Outcry, politics halted mercury sludge
Monday, March 27, 2000 | 11:21 a.m.
An official of a company that wanted to bring 18,000 drums of mercury-contaminated sludge into Southern Nevada for treatment said the proposal was stopped because of political reasons and public outcry.
US Ecology, manager of the Beatty hazardous landfill 100 miles northwest of Las Vegas, had not yet submitted a formal request to the Nevada Division of Environmental Protection to allow on-site treatment of the mercury. The company's announcement a week ago that it would not pursue the project surprised state officials.
American Ecology Vice President Steve Romano said it was a mixture of bad publicity and politics that weighed into the decision. Idaho-based American Ecology is the parent company of US Ecology.
Sen. Richard Bryan, D-Nev., had opposed the treatment plan. Environmental groups such as Greenaction based in San Francisco planned to fight to keep the sludge out of the country. And the federal Environmental Protection Agency promised a detailed review, EPA Administrator Felicia Marcus said.
"You have to give them some credit for putting Nevada's interests above their economic interests," said David Emme, the state's solid waste director who would have had to review the treatment application.
"It was the views of Nevadans that were most important in this decision," Romano said.
But Bryan did not believe Nevada's concerns were the overriding factor for the hazardous waste company.
"If US Ecology had been listening to Nevada residents, they never would have made an application to put it in the state to begin with," Bryan said.
"There is no reason Nevada should make itself available to anything that would harm public health and safety," Bryan said.
US Ecology proposed to cook the sludge at high heat, then recover the mercury and sell it, Romano said. The drums are still sitting on a dock in Taiwan after Formosa Plastics Group dumped the sludge illegally in Cambodia in 1997. After two Cambodian dock workers died, apparently from mercury exposure, citizens rioted and forced the company to ship the drums back to Taiwan.
"It does not mean it is a good business decision," Romano said of ending the Nevada project.
"This is not a technical, scientific or regulatory issue as far as we are concerned," he said. "EPA's concerns were not legal. They were frankly political."

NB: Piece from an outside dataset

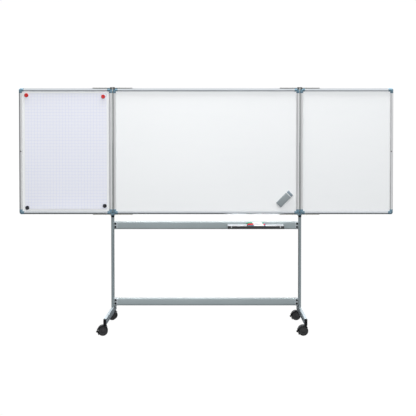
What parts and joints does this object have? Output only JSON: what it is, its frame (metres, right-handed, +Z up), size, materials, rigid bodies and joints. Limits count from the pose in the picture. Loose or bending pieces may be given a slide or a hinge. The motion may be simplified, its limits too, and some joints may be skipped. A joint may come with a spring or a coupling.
{
  "type": "rolling whiteboard",
  "caption": "Mobile whiteboard with a fixed centre board and hinged wing boards that fold over it, on a post stand with braked casters and a marker tray.",
  "frame": {"origin": "on the floor, at the middle of the whole part's footprint", "axes": "+Z up; +X to the right of someone facing the writing side, along the boards; the writing side faces -Y"},
  "size_m": [3.006, 0.5814, 1.9106],
  "materials": {
    "white_face": "gloss",
    "frame_aluminium": "satin",
    "corner_plastic": "satin",
    "hinge_steel": "satin",
    "black_plastic": "satin",
    "stand_steel": "satin",
    "tray_metal": "satin",
    "caster_plastic": "satin",
    "paper": "matte",
    "magnet_red": "gloss",
    "felt": "matte",
    "eraser_body": "satin",
    "marker_white": "gloss",
    "marker_colour": "gloss"
  },
  "bodies": {
    "stand": {"left_post": "stand_steel", "left_foot_beam": "stand_steel", "left_front_end_cap": "black_plastic", "right_post": "stand_steel", "right_foot_beam": "stand_steel", "right_front_end_cap": "black_plastic", "upper_crossbar": "stand_steel", "lower_crossbar": "stand_steel", "marker_tray": "tray_metal", "centre_panel": "white_face", "centre_top_rail": "frame_aluminium", "centre_bottom_rail": "frame_aluminium", "centre_left_stile": "frame_aluminium", "centre_right_stile": "frame_aluminium", "centre_corner_top_left": "corner_plastic", "centre_hinge_plate_top_left": "hinge_steel", "centre_corner_bottom_left": "corner_plastic", "centre_hinge_plate_bottom_left": "hinge_steel", "centre_corner_top_right": "corner_plastic", "centre_hinge_plate_top_right": "hinge_steel", "centre_corner_bottom_right": "corner_plastic", "centre_hinge_plate_bottom_right": "hinge_steel"},
    "left_wing": {"left_wing_panel": "white_face", "left_wing_top_rail": "frame_aluminium", "left_wing_bottom_rail": "frame_aluminium", "left_wing_left_stile": "frame_aluminium", "left_wing_right_stile": "frame_aluminium", "left_wing_corner_top_left": "corner_plastic", "left_wing_corner_bottom_left": "corner_plastic", "left_wing_corner_top_right": "corner_plastic", "left_wing_hinge_plate_top_right": "hinge_steel", "left_wing_corner_bottom_right": "corner_plastic", "left_wing_hinge_plate_bottom_right": "hinge_steel"},
    "right_wing": {"right_wing_panel": "white_face", "right_wing_top_rail": "frame_aluminium", "right_wing_bottom_rail": "frame_aluminium", "right_wing_left_stile": "frame_aluminium", "right_wing_right_stile": "frame_aluminium", "right_wing_corner_top_left": "corner_plastic", "right_wing_hinge_plate_top_left": "hinge_steel", "right_wing_corner_bottom_left": "corner_plastic", "right_wing_hinge_plate_bottom_left": "hinge_steel", "right_wing_corner_top_right": "corner_plastic", "right_wing_corner_bottom_right": "corner_plastic"},
    "left_link": {"left_link_top": "black_plastic", "left_link_bottom": "black_plastic"},
    "right_link": {"right_link_top": "black_plastic", "right_link_bottom": "black_plastic"},
    "caster_front_left_fork": {"caster_front_left_fork": "caster_plastic"},
    "caster_front_left_wheels": {"caster_front_left_wheels": "caster_plastic"},
    "caster_front_left_brake": {"caster_front_left_brake": "black_plastic"},
    "caster_front_right_fork": {"caster_front_right_fork": "caster_plastic"},
    "caster_front_right_wheels": {"caster_front_right_wheels": "caster_plastic"},
    "caster_front_right_brake": {"caster_front_right_brake": "black_plastic"},
    "caster_rear_left_fork": {"caster_rear_left_fork": "caster_plastic"},
    "caster_rear_left_wheels": {"caster_rear_left_wheels": "caster_plastic"},
    "caster_rear_left_brake": {"caster_rear_left_brake": "black_plastic"},
    "caster_rear_right_fork": {"caster_rear_right_fork": "caster_plastic"},
    "caster_rear_right_wheels": {"caster_rear_right_wheels": "caster_plastic"},
    "caster_rear_right_brake": {"caster_rear_right_brake": "black_plastic"}
  },
  "joints": [
    {"name": "left_link_turn", "type": "hinge", "parent": "stand", "child": "left_link", "pos_m": [-0.74, 0.102, 1.396], "axis": [0, 0, 1], "range_deg": [0, 90]},
    {"name": "left_wing_turn", "type": "hinge", "parent": "left_link", "child": "left_wing", "pos_m": [-0.764, 0.102, 1.396], "axis": [0, 0, 1], "range_deg": [0, 90]},
    {"name": "right_link_turn", "type": "hinge", "parent": "stand", "child": "right_link", "pos_m": [0.74, 0.102, 1.396], "axis": [0, 0, -1], "range_deg": [0, 90]},
    {"name": "right_wing_turn", "type": "hinge", "parent": "right_link", "child": "right_wing", "pos_m": [0.764, 0.102, 1.396], "axis": [0, 0, -1], "range_deg": [0, 90]},
    {"name": "caster_front_left_swivel", "type": "hinge", "parent": "stand", "child": "caster_front_left_fork", "pos_m": [-0.76, -0.258, 0.08], "axis": [0, 0, 1], "continuous": true},
    {"name": "caster_front_left_roll", "type": "hinge", "parent": "caster_front_left_fork", "child": "caster_front_left_wheels", "pos_m": [-0.77782, -0.2605, 0.03718], "axis": [-0.1392, 0.9903, 0], "continuous": true},
    {"name": "caster_front_left_brake_release", "type": "hinge", "parent": "caster_front_left_fork", "child": "caster_front_left_brake", "pos_m": [-0.81883, -0.26627, 0.04674], "axis": [-0.1392, 0.9903, 0], "range_deg": [0, 14]},
    {"name": "caster_front_right_swivel", "type": "hinge", "parent": "stand", "child": "caster_front_right_fork", "pos_m": [0.76, -0.258, 0.08], "axis": [0, 0, 1], "continuous": true},
    {"name": "caster_front_right_roll", "type": "hinge", "parent": "caster_front_right_fork", "child": "caster_front_right_wheels", "pos_m": [0.742, -0.258, 0.03718], "axis": [0, 1, 0], "continuous": true},
    {"name": "caster_front_right_brake_release", "type": "hinge", "parent": "caster_front_right_fork", "child": "caster_front_right_brake", "pos_m": [0.70059, -0.258, 0.04674], "axis": [0, 1, 0], "range_deg": [0, 14]},
    {"name": "caster_rear_left_swivel", "type": "hinge", "parent": "stand", "child": "caster_rear_left_fork", "pos_m": [-0.76, 0.258, 0.08], "axis": [0, 0, 1], "continuous": true},
    {"name": "caster_rear_left_roll", "type": "hinge", "parent": "caster_rear_left_fork", "child": "caster_rear_left_wheels", "pos_m": [-0.77782, 0.2605, 0.03718], "axis": [0.1392, 0.9903, 0], "continuous": true},
    {"name": "caster_rear_left_brake_release", "type": "hinge", "parent": "caster_rear_left_fork", "child": "caster_rear_left_brake", "pos_m": [-0.81883, 0.26627, 0.04674], "axis": [0.1392, 0.9903, 0], "range_deg": [0, 14]},
    {"name": "caster_rear_right_swivel", "type": "hinge", "parent": "stand", "child": "caster_rear_right_fork", "pos_m": [0.76, 0.258, 0.08], "axis": [0, 0, 1], "continuous": true},
    {"name": "caster_rear_right_roll", "type": "hinge", "parent": "caster_rear_right_fork", "child": "caster_rear_right_wheels", "pos_m": [0.742, 0.258, 0.03718], "axis": [0, 1, 0], "continuous": true},
    {"name": "caster_rear_right_brake_release", "type": "hinge", "parent": "caster_rear_right_fork", "child": "caster_rear_right_brake", "pos_m": [0.70059, 0.258, 0.04674], "axis": [0, 1, 0], "range_deg": [0, 14]}
  ]
}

The EPA's Region 9 office in San Francisco took issue with that characterization.
"We are to make sure to the extent of our collective authority that this waste will have to jump through every hoop, to enforce the law thoroughly," EPA spokesman David Schmidt said. "It is regulatory. I think US Ecology should have known it wasn't going to be easy to bring in the waste."
Not only did EPA have concerns about the mercury, but possible PCBs or polychlorinated biphenyls, and dioxins that contaminate the sludge as well.
Bradley Angel of Greenaction said the move by US Ecology was a public relations disaster from the start. He noted that environmentalists and longshoremen teamed up to keep the sludge out of California a year ago.
"I don't believe for a second that US Ecology does anything from the goodness of their hearts," Angel said.